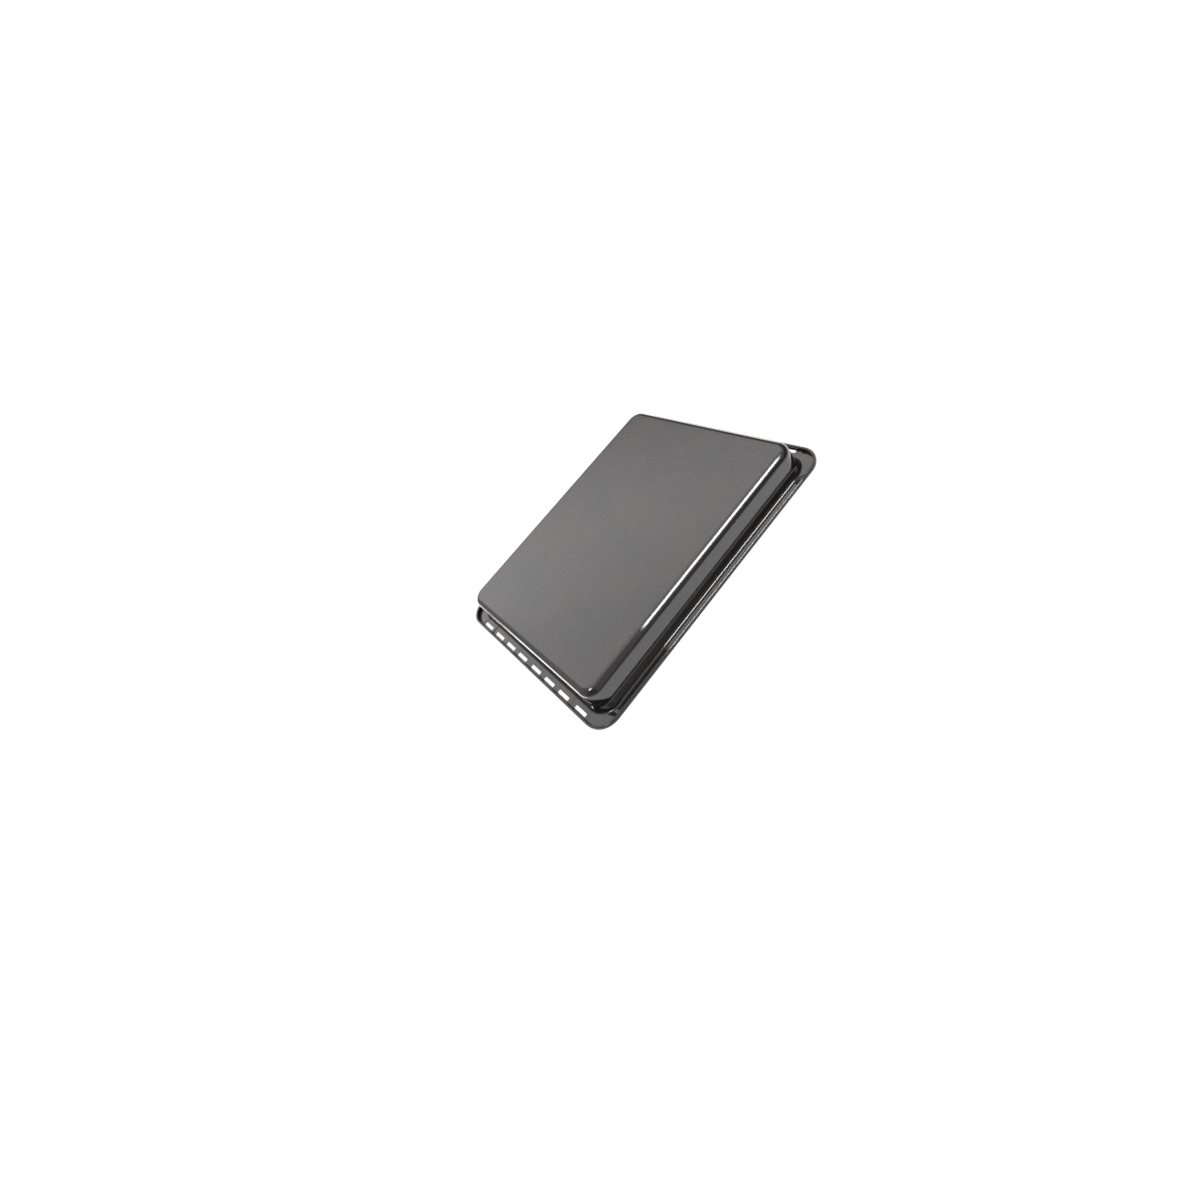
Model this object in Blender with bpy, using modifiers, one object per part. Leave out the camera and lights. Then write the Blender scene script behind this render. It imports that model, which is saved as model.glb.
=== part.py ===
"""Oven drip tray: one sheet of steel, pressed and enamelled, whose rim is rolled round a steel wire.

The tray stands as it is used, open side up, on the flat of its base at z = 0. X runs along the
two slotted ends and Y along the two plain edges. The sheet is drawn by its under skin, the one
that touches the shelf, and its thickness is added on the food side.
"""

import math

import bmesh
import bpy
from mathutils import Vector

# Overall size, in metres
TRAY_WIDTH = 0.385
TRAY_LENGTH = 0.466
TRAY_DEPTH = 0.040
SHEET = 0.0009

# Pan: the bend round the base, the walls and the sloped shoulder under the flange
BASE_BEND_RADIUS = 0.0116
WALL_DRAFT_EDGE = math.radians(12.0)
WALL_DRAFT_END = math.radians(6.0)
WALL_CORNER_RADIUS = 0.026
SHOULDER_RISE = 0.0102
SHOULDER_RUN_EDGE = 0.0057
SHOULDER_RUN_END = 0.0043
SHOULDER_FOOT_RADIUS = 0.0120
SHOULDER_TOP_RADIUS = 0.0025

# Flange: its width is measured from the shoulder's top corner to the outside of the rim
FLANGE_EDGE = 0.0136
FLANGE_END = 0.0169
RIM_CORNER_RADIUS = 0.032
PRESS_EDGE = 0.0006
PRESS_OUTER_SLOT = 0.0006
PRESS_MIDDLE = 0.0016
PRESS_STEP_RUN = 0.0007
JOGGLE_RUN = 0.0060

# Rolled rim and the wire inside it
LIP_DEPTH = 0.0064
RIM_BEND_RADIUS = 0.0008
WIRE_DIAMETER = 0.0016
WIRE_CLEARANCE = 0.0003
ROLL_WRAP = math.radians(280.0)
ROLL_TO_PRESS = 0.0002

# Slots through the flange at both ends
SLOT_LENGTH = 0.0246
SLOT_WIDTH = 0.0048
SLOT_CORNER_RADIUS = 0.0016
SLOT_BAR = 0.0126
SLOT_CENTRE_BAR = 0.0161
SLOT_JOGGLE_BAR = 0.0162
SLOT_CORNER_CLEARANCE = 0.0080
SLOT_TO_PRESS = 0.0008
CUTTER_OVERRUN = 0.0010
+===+
# Exercise objective
Copy out the listing above, line by line and exactly, from its first line to the line holding "SHOULDER_TOP_RADIUS = 0.0025", inclusive.

# Task response
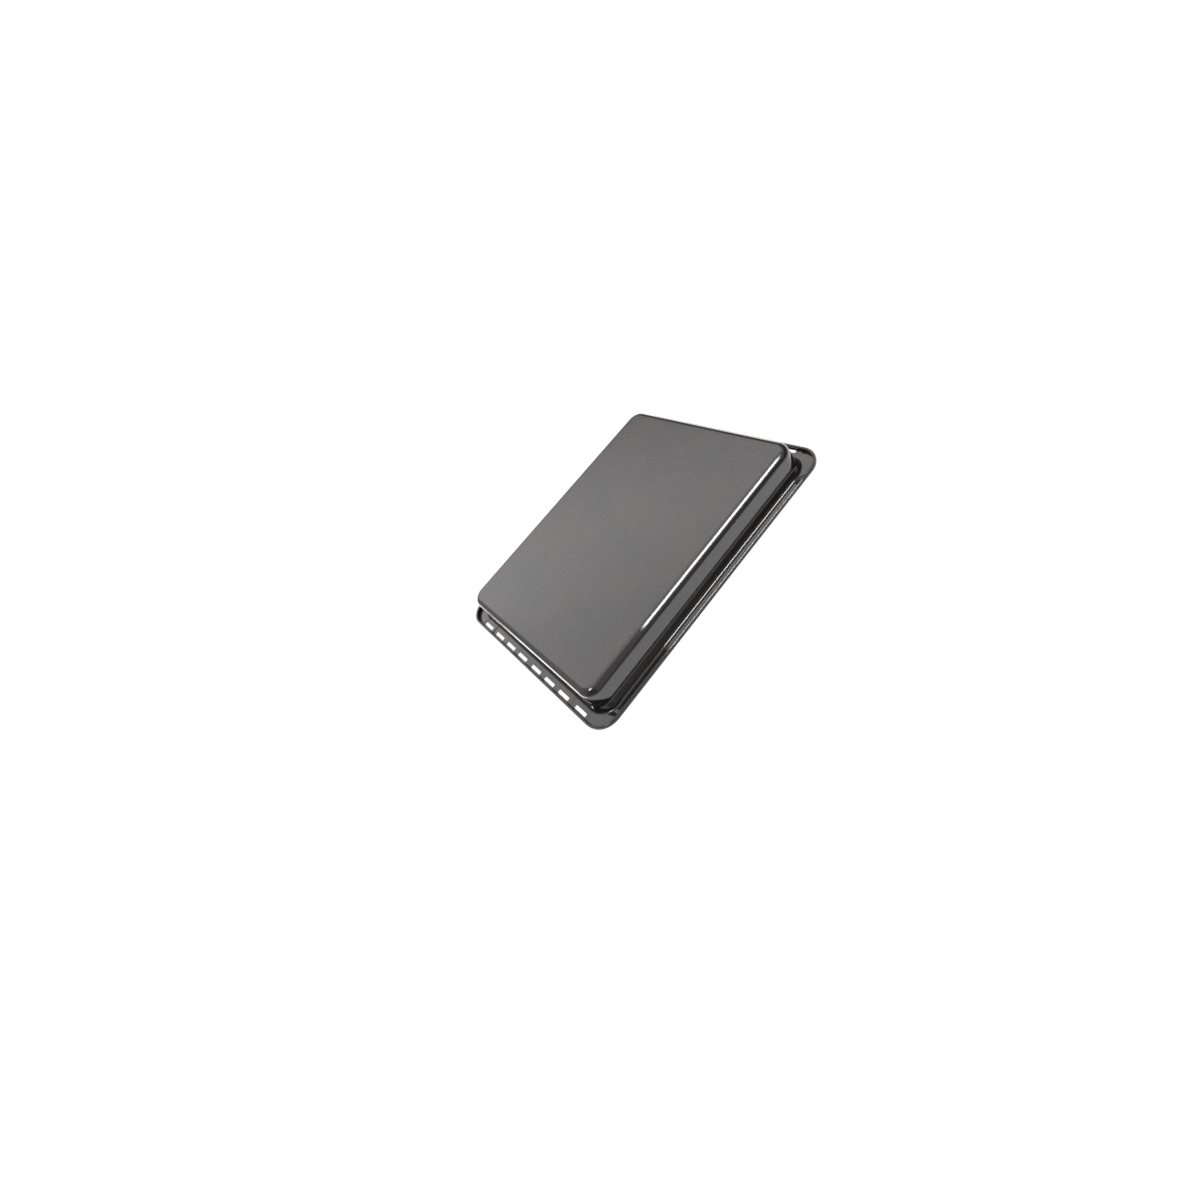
Model this object in Blender with bpy, using modifiers, one object per part. Leave out the camera and lights. Then write the Blender scene script behind this render. It imports that model, which is saved as model.glb.
=== part.py ===
"""Oven drip tray: one sheet of steel, pressed and enamelled, whose rim is rolled round a steel wire.

The tray stands as it is used, open side up, on the flat of its base at z = 0. X runs along the
two slotted ends and Y along the two plain edges. The sheet is drawn by its under skin, the one
that touches the shelf, and its thickness is added on the food side.
"""

import math

import bmesh
import bpy
from mathutils import Vector

# Overall size, in metres
TRAY_WIDTH = 0.385
TRAY_LENGTH = 0.466
TRAY_DEPTH = 0.040
SHEET = 0.0009

# Pan: the bend round the base, the walls and the sloped shoulder under the flange
BASE_BEND_RADIUS = 0.0116
WALL_DRAFT_EDGE = math.radians(12.0)
WALL_DRAFT_END = math.radians(6.0)
WALL_CORNER_RADIUS = 0.026
SHOULDER_RISE = 0.0102
SHOULDER_RUN_EDGE = 0.0057
SHOULDER_RUN_END = 0.0043
SHOULDER_FOOT_RADIUS = 0.0120
SHOULDER_TOP_RADIUS = 0.0025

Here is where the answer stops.